PROMPT:
Copy out each line exactly as it appears.

COLLECTED MATERIAL:
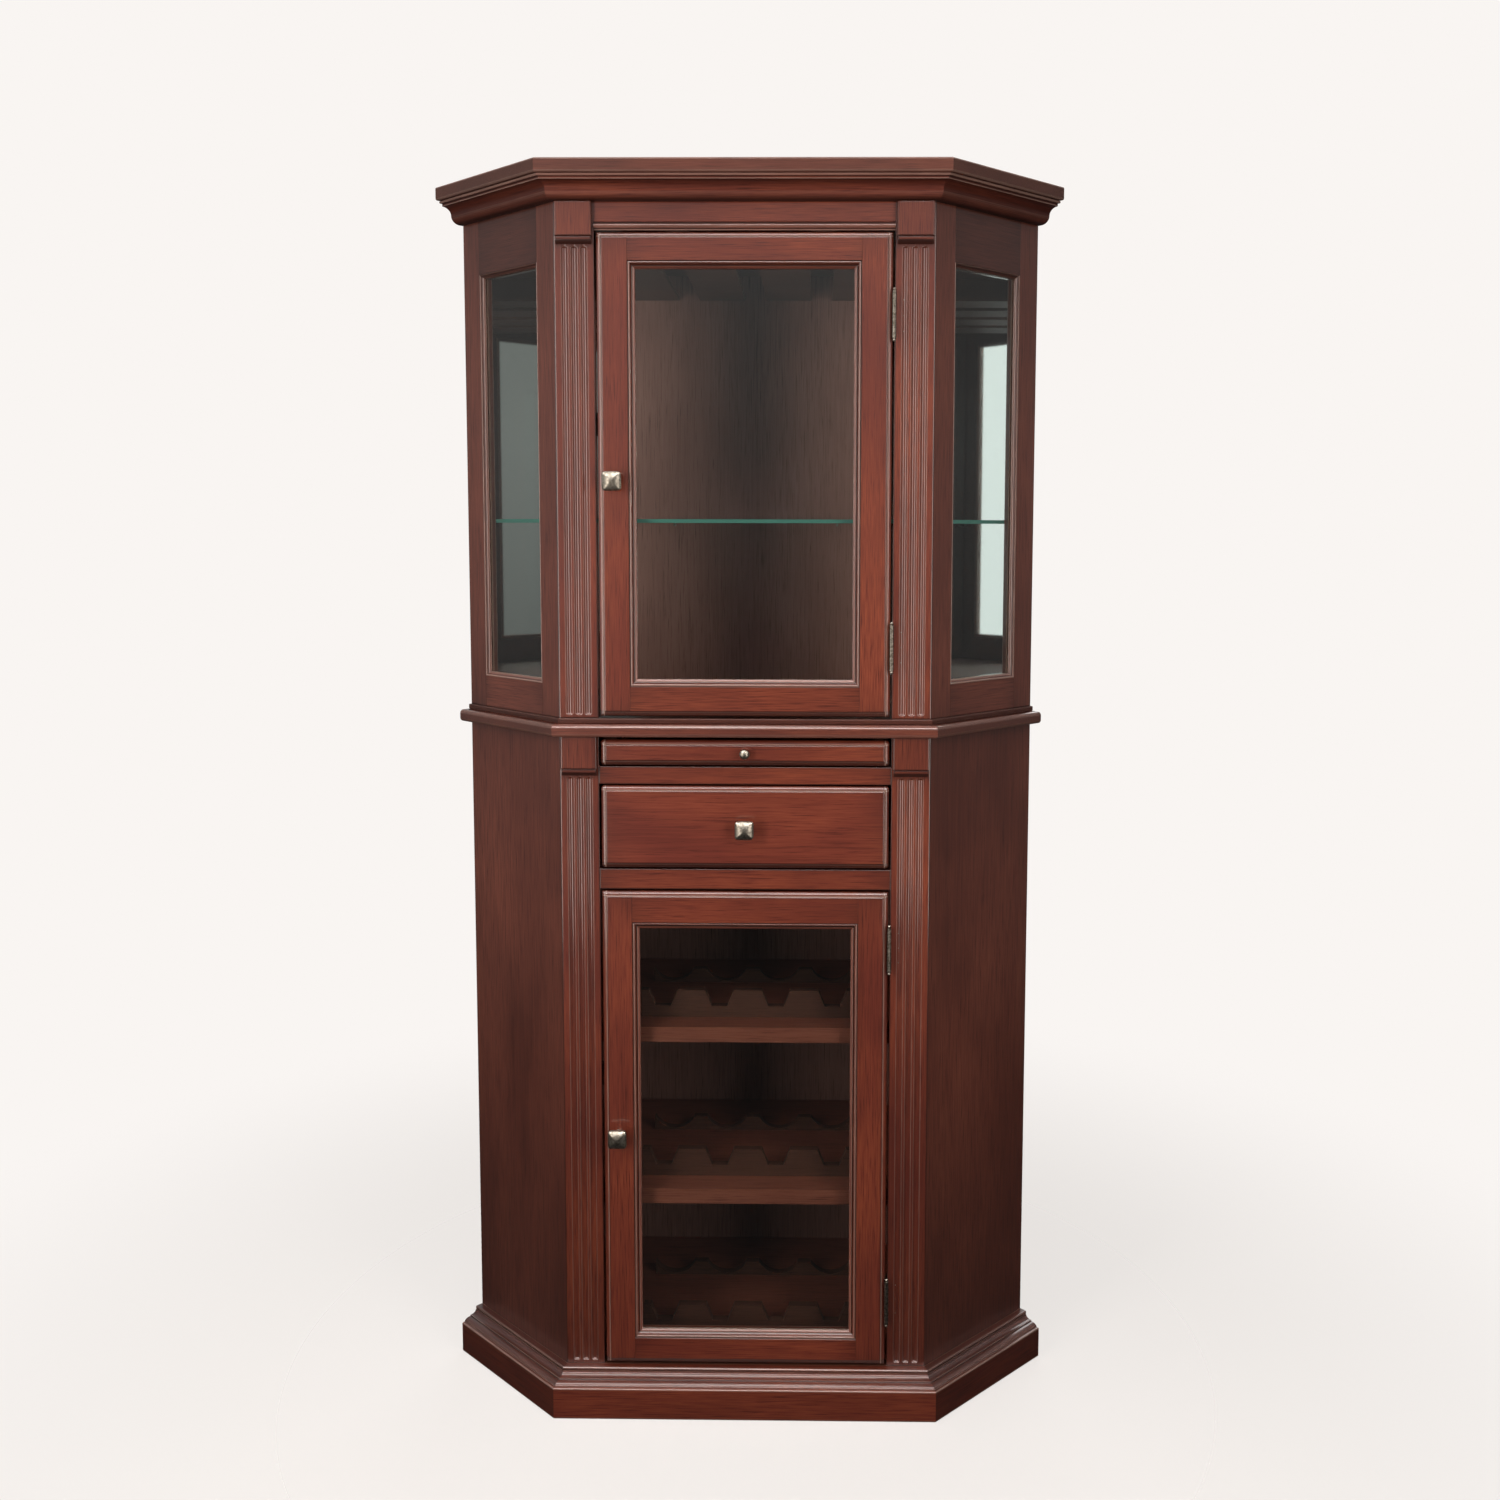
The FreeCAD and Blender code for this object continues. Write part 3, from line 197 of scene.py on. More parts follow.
# Wood finish: mahogany-stained hardwood under satin lacquer. Fine pores run along the grain, drawn wider
# than real ones so that they show. A dark glaze lies in the grooves and joints, and the same dark colour
# is painted as shade in recesses, under parts and on the sides. The edges are rubbed back to a paler
# pinkish brown that is partly a painted highlight.
pore_width = 0.0011
pore_length = 0.05
streak_width = 0.005
streak_length = 0.28
cloud_size = 0.16
pore_depth = 0.00004
# Pale colour of rubbed edges, which also serves as a painted highlight on them.
rub_and_highlight_code = "AE9286"
# Dark glaze colour, also used as painted shade.
glaze_and_shade_code = "1C0B07"


def stained_wood(name, dark_code, mid_code, light_code, roughness, coat, turn=None):
    """Stained wood: three colours of stain by streak, pore and cloud noise. Its pattern follows the piece's
    own grain attribute, or the object turned so that its first axis lies along the grain."""
    material = new_material(name)
    tree = material.node_tree
    if turn is None:
        place = add(tree, "Attribute", attribute_name="grain").outputs["Vector"]
    else:
        here = add(tree, "TexCoord")
        place = add(tree, "Mapping", {"Vector": here.outputs["Object"], "Rotation": turn}).outputs[0]
    patterns = []
    for wide, long, detail in ((streak_width, streak_length, 4.0), (pore_width, pore_length, 3.0),
                               (cloud_size, cloud_size * 2, 2.0)):
        scaled = add(tree, "Mapping", {"Vector": place, "Scale": (1 / long, 1 / wide, 1 / wide)})
        noise = add(tree, "TexNoise", {"Vector": scaled.outputs[0], "Scale": 1.0, "Detail": detail,
                                       "Roughness": 0.6})
        patterns.append(noise.outputs["Fac"])
    streak, pore, cloud = patterns
    streak_tone = add(tree, "MapRange", {"Value": streak, "From Min": 0.15, "From Max": 0.75})
    pore_tone = add(tree, "MapRange", {"Value": pore, "From Min": 0.35, "From Max": 0.65})
    pore_shade = add(tree, "MapRange", {"Value": pore, "From Min": 0.42, "From Max": 0.3, "To Max": 0.6})
    cloud_tone = add(tree, "MapRange", {"Value": cloud, "From Min": 0.3, "From Max": 0.7, "To Min": 0.05,
                                        "To Max": 0.95})
    low = add(tree, "Mix", {0: streak_tone.outputs[0], 6: linear(dark_code), 7: linear(mid_code)},
              data_type="RGBA")
    high = add(tree, "Mix", {0: pore_tone.outputs[0], 6: linear(mid_code), 7: linear(light_code)},
               data_type="RGBA")
    stain = add(tree, "Mix", {0: cloud_tone.outputs[0], 6: low.outputs[2], 7: high.outputs[2]},
                data_type="RGBA")
    # The first attribute darkens the stain with real glaze in the joints and painted shade in recesses, under
    # parts and on the sides; the second lightens it with real rubbing and painted highlights on the edges.
    glaze_and_shade = add(tree, "Attribute", attribute_name="glaze_and_shade")
    rub_and_highlight = add(tree, "Attribute", attribute_name="rub_and_highlight")
    patch = add(tree, "MapRange", {"Value": pore, "From Min": 0.25, "From Max": 0.6, "To Min": 0.45})
    worn_and_highlight = add(tree, "Math", {0: rub_and_highlight.outputs["Fac"], 1: patch.outputs[0]}, operation="MULTIPLY")
    colour = stain.outputs[2]
    for share, code in ((pore_shade.outputs[0], glaze_and_shade_code), (glaze_and_shade.outputs["Fac"], glaze_and_shade_code),
                        (worn_and_highlight.outputs[0], rub_and_highlight_code)):
        colour = add(tree, "Mix", {0: share, 6: colour, 7: linear(code)}, data_type="RGBA").outputs[2]
    sheen = add(tree, "MapRange", {"Value": streak, "To Min": roughness - 0.05, "To Max": roughness + 0.07})
    relief = add(tree, "Bump", {"Height": pore, "Strength": 0.3, "Distance": pore_depth})
    wood = add(tree, "BsdfPrincipled", {"Base Color": colour, "Roughness": sheen.outputs[0],
                                        "Specular IOR Level": 0.2, "Normal": relief.outputs[0],
                                        "Coat Weight": coat, "Coat Roughness": 0.15, "Coat IOR": 1.65})
    add(tree, "OutputMaterial", {"Surface": wood.outputs[0]})
    return material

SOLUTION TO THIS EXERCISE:
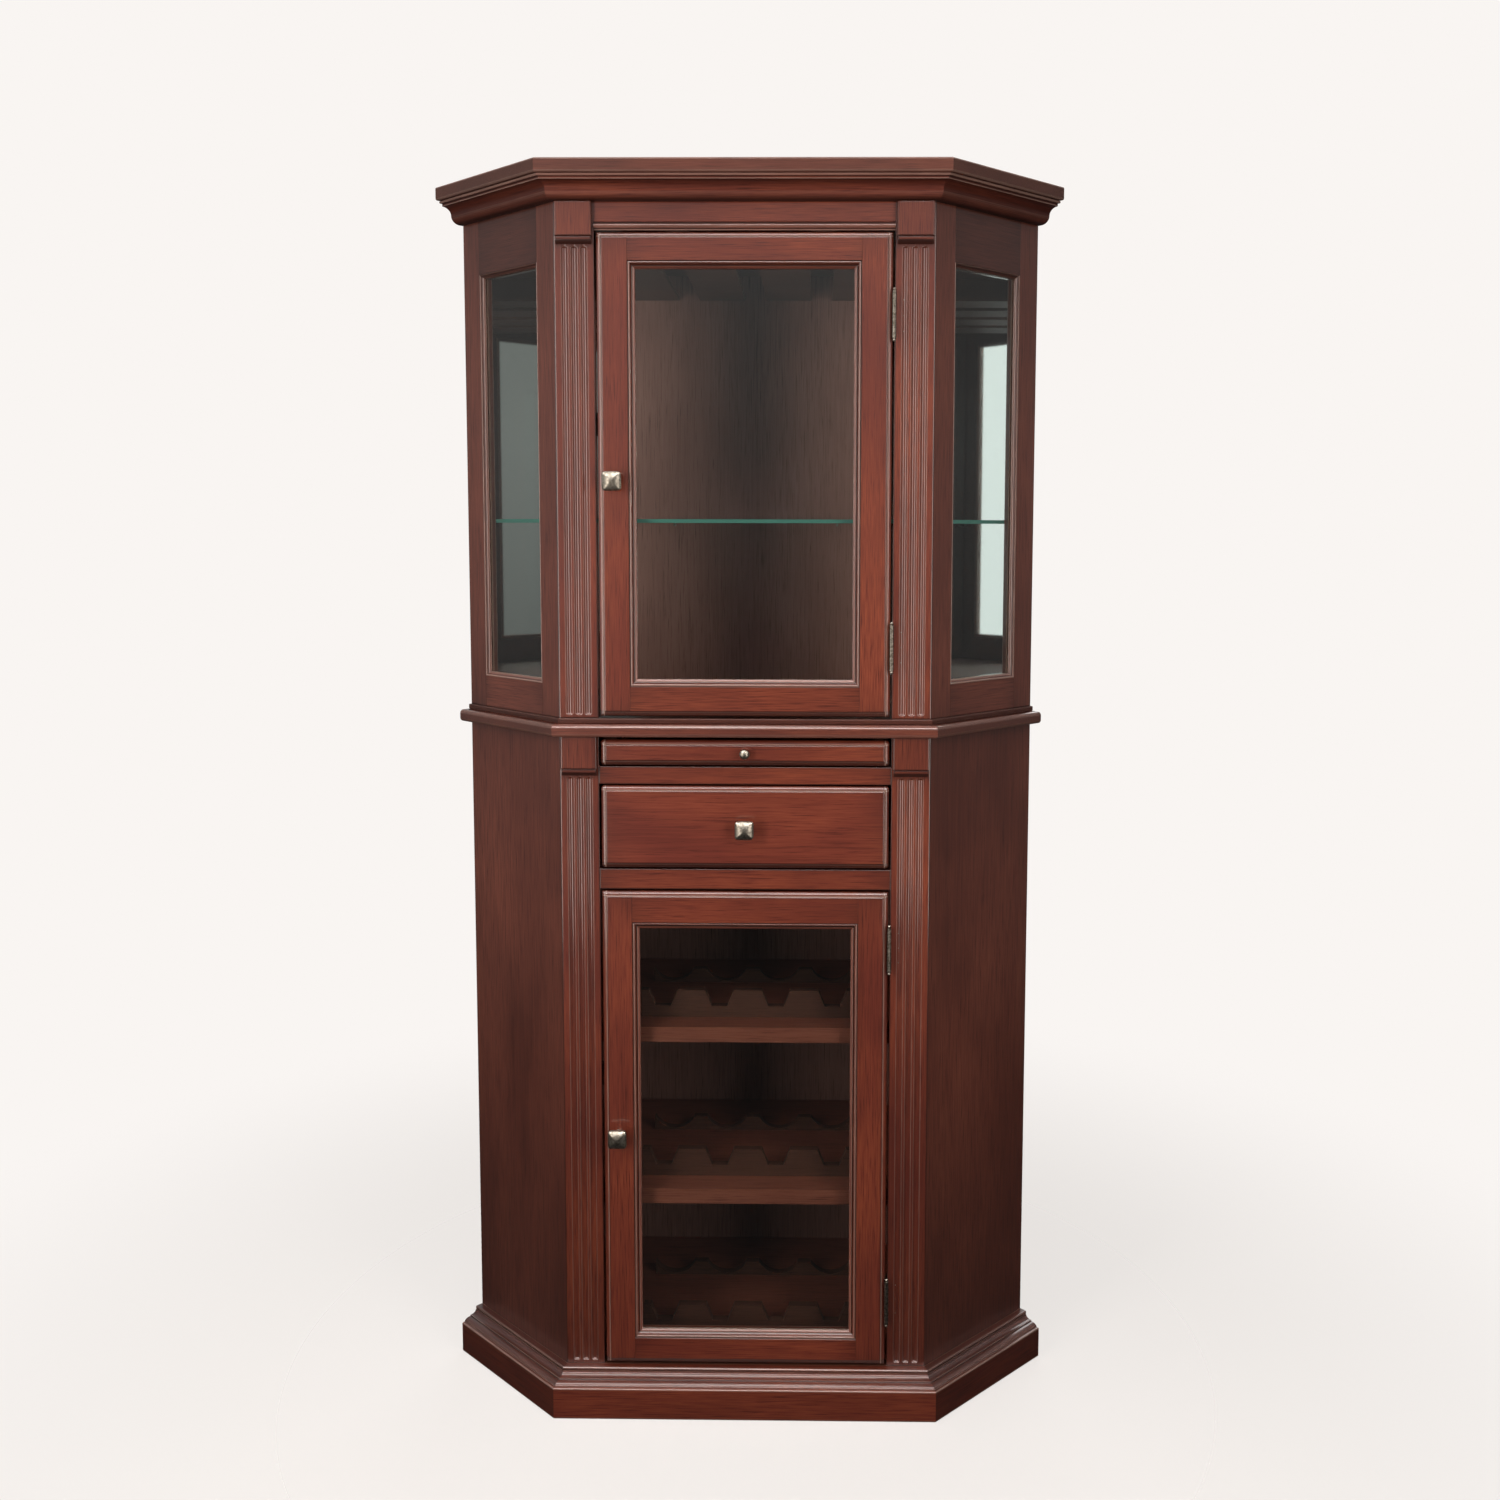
The FreeCAD and Blender code for this object continues. Write part 3, from line 197 of scene.py on. More parts follow.
# Wood finish: mahogany-stained hardwood under satin lacquer. Fine pores run along the grain, drawn wider
# than real ones so that they show. A dark glaze lies in the grooves and joints, and the same dark colour
# is painted as shade in recesses, under parts and on the sides. The edges are rubbed back to a paler
# pinkish brown that is partly a painted highlight.
pore_width = 0.0011
pore_length = 0.05
streak_width = 0.005
streak_length = 0.28
cloud_size = 0.16
pore_depth = 0.00004
# Pale colour of rubbed edges, which also serves as a painted highlight on them.
rub_and_highlight_code = "AE9286"
# Dark glaze colour, also used as painted shade.
glaze_and_shade_code = "1C0B07"


def stained_wood(name, dark_code, mid_code, light_code, roughness, coat, turn=None):
    """Stained wood: three colours of stain by streak, pore and cloud noise. Its pattern follows the piece's
    own grain attribute, or the object turned so that its first axis lies along the grain."""
    material = new_material(name)
    tree = material.node_tree
    if turn is None:
        place = add(tree, "Attribute", attribute_name="grain").outputs["Vector"]
    else:
        here = add(tree, "TexCoord")
        place = add(tree, "Mapping", {"Vector": here.outputs["Object"], "Rotation": turn}).outputs[0]
    patterns = []
    for wide, long, detail in ((streak_width, streak_length, 4.0), (pore_width, pore_length, 3.0),
                               (cloud_size, cloud_size * 2, 2.0)):
        scaled = add(tree, "Mapping", {"Vector": place, "Scale": (1 / long, 1 / wide, 1 / wide)})
        noise = add(tree, "TexNoise", {"Vector": scaled.outputs[0], "Scale": 1.0, "Detail": detail,
                                       "Roughness": 0.6})
        patterns.append(noise.outputs["Fac"])
    streak, pore, cloud = patterns
    streak_tone = add(tree, "MapRange", {"Value": streak, "From Min": 0.15, "From Max": 0.75})
    pore_tone = add(tree, "MapRange", {"Value": pore, "From Min": 0.35, "From Max": 0.65})
    pore_shade = add(tree, "MapRange", {"Value": pore, "From Min": 0.42, "From Max": 0.3, "To Max": 0.6})
    cloud_tone = add(tree, "MapRange", {"Value": cloud, "From Min": 0.3, "From Max": 0.7, "To Min": 0.05,
                                        "To Max": 0.95})
    low = add(tree, "Mix", {0: streak_tone.outputs[0], 6: linear(dark_code), 7: linear(mid_code)},
              data_type="RGBA")
    high = add(tree, "Mix", {0: pore_tone.outputs[0], 6: linear(mid_code), 7: linear(light_code)},
               data_type="RGBA")
    stain = add(tree, "Mix", {0: cloud_tone.outputs[0], 6: low.outputs[2], 7: high.outputs[2]},
                data_type="RGBA")
    # The first attribute darkens the stain with real glaze in the joints and painted shade in recesses, under
    # parts and on the sides; the second lightens it with real rubbing and painted highlights on the edges.
    glaze_and_shade = add(tree, "Attribute", attribute_name="glaze_and_shade")
    rub_and_highlight = add(tree, "Attribute", attribute_name="rub_and_highlight")
    patch = add(tree, "MapRange", {"Value": pore, "From Min": 0.25, "From Max": 0.6, "To Min": 0.45})
    worn_and_highlight = add(tree, "Math", {0: rub_and_highlight.outputs["Fac"], 1: patch.outputs[0]}, operation="MULTIPLY")
    colour = stain.outputs[2]
    for share, code in ((pore_shade.outputs[0], glaze_and_shade_code), (glaze_and_shade.outputs["Fac"], glaze_and_shade_code),
                        (worn_and_highlight.outputs[0], rub_and_highlight_code)):
        colour = add(tree, "Mix", {0: share, 6: colour, 7: linear(code)}, data_type="RGBA").outputs[2]
    sheen = add(tree, "MapRange", {"Value": streak, "To Min": roughness - 0.05, "To Max": roughness + 0.07})
    relief = add(tree, "Bump", {"Height": pore, "Strength": 0.3, "Distance": pore_depth})
    wood = add(tree, "BsdfPrincipled", {"Base Color": colour, "Roughness": sheen.outputs[0],
                                        "Specular IOR Level": 0.2, "Normal": relief.outputs[0],
                                        "Coat Weight": coat, "Coat Roughness": 0.15, "Coat IOR": 1.65})
    add(tree, "OutputMaterial", {"Surface": wood.outputs[0]})
    return material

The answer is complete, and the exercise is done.